*Request*: Look through the data below and say how many of its lines contain "origin", adding nothing else.

*Working data*:
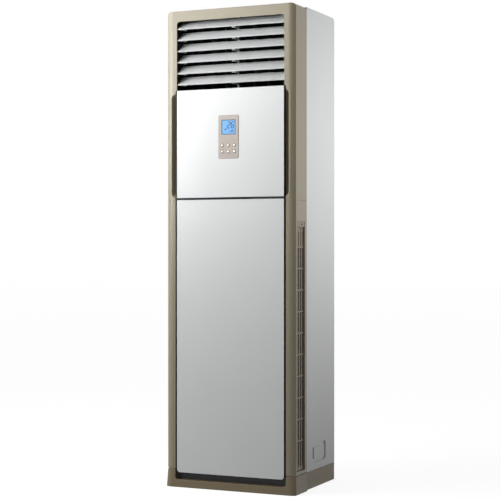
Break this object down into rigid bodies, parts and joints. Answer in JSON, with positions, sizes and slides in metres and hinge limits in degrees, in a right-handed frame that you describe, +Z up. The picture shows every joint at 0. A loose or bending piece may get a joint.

* * *

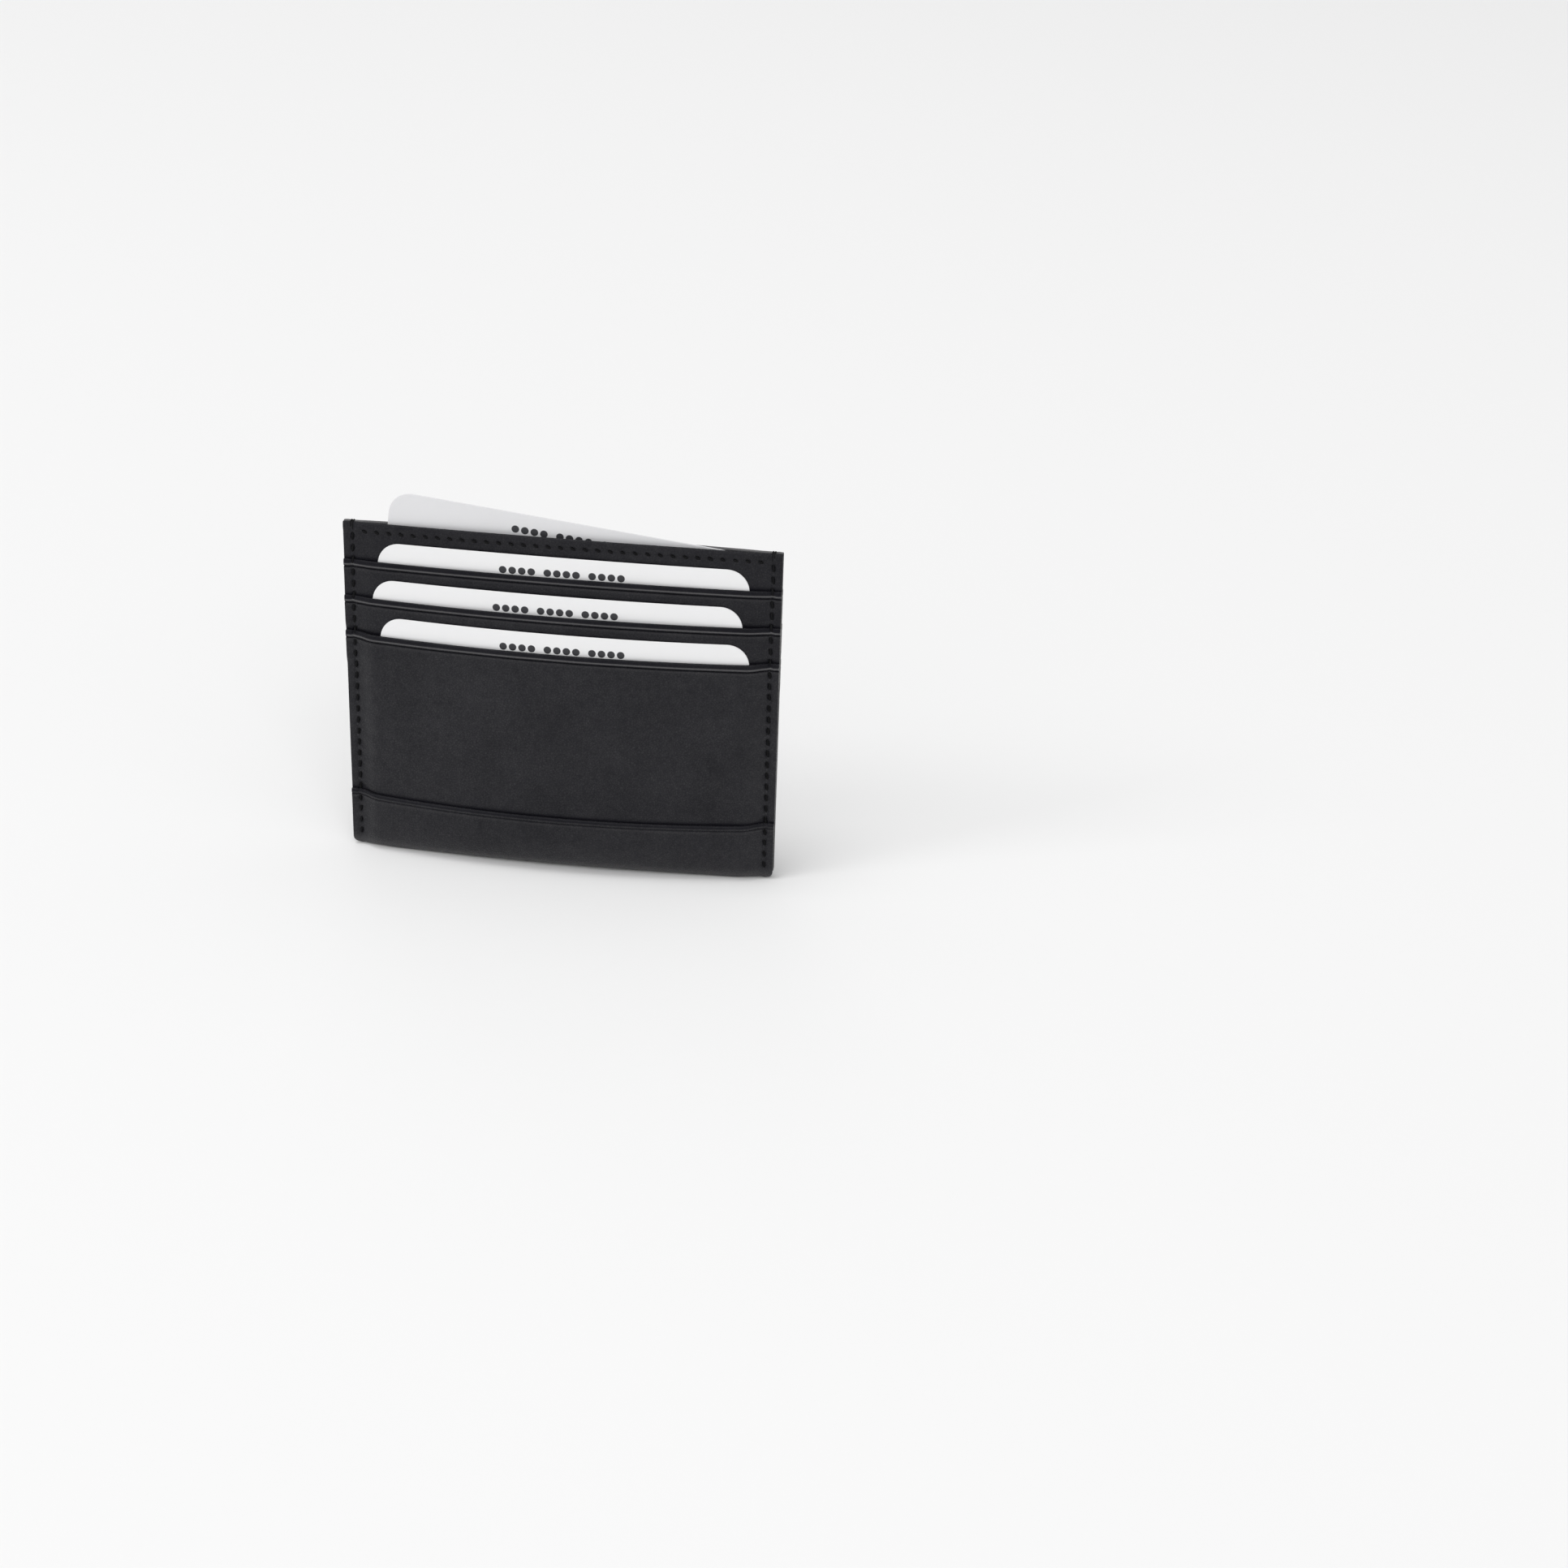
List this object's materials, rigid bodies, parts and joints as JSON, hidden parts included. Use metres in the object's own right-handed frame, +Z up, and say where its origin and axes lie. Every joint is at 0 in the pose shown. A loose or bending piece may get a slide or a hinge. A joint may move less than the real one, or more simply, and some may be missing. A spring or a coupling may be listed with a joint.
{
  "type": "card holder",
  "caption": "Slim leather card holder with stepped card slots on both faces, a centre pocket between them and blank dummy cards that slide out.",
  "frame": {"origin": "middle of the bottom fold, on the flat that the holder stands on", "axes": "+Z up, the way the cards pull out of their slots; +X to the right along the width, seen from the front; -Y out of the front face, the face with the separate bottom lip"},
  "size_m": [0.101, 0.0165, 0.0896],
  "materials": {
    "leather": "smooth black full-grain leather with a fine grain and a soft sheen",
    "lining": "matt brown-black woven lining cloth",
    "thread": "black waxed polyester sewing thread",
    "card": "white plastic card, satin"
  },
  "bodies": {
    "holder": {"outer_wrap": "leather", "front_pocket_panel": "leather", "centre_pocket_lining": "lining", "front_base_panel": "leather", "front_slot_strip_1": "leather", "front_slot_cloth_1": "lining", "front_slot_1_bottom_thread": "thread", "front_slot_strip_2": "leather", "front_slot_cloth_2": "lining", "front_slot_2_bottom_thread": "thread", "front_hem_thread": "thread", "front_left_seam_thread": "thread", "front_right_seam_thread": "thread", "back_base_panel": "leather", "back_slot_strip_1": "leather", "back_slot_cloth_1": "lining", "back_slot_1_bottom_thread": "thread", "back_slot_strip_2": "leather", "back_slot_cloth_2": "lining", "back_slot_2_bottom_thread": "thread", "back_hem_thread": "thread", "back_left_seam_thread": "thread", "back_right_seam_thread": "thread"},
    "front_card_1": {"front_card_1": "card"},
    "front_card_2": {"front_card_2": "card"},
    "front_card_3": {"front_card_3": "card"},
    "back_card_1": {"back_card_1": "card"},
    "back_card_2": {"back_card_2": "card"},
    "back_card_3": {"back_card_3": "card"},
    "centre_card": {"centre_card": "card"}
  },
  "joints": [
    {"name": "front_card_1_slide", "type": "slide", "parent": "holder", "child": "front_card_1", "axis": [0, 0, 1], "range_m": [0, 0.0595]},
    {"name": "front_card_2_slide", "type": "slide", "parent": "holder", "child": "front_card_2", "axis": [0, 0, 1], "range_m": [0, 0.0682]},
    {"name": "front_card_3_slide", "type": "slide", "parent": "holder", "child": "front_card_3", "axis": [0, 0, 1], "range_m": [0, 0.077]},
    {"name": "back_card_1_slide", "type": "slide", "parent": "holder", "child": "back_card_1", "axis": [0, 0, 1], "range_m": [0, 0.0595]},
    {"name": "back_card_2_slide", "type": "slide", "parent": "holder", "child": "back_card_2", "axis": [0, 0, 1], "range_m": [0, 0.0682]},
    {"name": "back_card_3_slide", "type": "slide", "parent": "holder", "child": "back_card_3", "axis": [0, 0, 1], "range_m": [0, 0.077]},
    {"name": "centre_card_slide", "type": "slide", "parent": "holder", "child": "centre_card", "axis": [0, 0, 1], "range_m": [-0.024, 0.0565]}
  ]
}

...

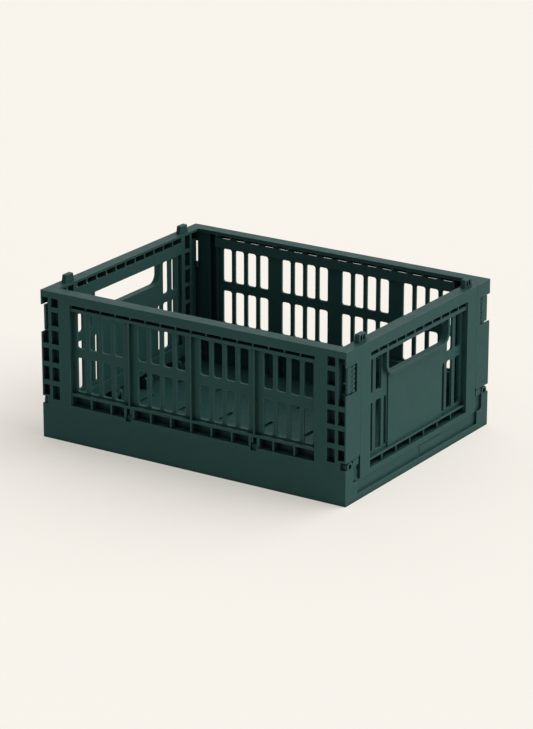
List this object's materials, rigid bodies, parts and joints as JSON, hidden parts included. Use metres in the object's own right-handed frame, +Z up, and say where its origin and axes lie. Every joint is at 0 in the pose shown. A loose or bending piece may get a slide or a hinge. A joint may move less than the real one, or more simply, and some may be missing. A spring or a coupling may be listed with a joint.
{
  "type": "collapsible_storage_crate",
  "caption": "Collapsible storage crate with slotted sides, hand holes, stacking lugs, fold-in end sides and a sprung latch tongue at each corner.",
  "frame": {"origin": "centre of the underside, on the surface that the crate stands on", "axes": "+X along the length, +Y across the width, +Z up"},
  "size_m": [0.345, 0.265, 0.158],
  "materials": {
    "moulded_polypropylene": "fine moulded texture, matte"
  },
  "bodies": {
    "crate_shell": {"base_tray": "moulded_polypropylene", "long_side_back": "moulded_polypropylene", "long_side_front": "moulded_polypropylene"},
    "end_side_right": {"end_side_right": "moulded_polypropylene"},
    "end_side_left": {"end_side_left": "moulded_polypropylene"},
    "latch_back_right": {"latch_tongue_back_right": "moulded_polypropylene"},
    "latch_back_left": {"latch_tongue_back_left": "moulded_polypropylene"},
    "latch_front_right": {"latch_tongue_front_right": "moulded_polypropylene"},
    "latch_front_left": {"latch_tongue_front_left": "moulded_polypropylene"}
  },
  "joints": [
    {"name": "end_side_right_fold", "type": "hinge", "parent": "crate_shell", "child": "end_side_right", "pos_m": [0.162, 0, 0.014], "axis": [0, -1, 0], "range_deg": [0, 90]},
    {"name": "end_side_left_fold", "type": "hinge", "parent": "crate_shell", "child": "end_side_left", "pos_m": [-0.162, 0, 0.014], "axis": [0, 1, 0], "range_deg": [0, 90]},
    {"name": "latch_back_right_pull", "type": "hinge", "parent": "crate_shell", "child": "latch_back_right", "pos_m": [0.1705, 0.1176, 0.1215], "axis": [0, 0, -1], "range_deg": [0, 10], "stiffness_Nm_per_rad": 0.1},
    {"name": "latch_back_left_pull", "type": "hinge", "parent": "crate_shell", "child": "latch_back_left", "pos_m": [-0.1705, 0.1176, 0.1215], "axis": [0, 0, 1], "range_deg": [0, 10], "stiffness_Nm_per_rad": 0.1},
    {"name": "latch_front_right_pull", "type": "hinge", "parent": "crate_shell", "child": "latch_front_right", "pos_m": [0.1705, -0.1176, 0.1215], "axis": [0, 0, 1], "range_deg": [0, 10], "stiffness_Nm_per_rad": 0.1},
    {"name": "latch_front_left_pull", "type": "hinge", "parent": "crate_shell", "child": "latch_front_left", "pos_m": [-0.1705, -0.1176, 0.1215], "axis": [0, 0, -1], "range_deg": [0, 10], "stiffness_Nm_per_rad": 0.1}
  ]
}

*Reply to the exercise*: 4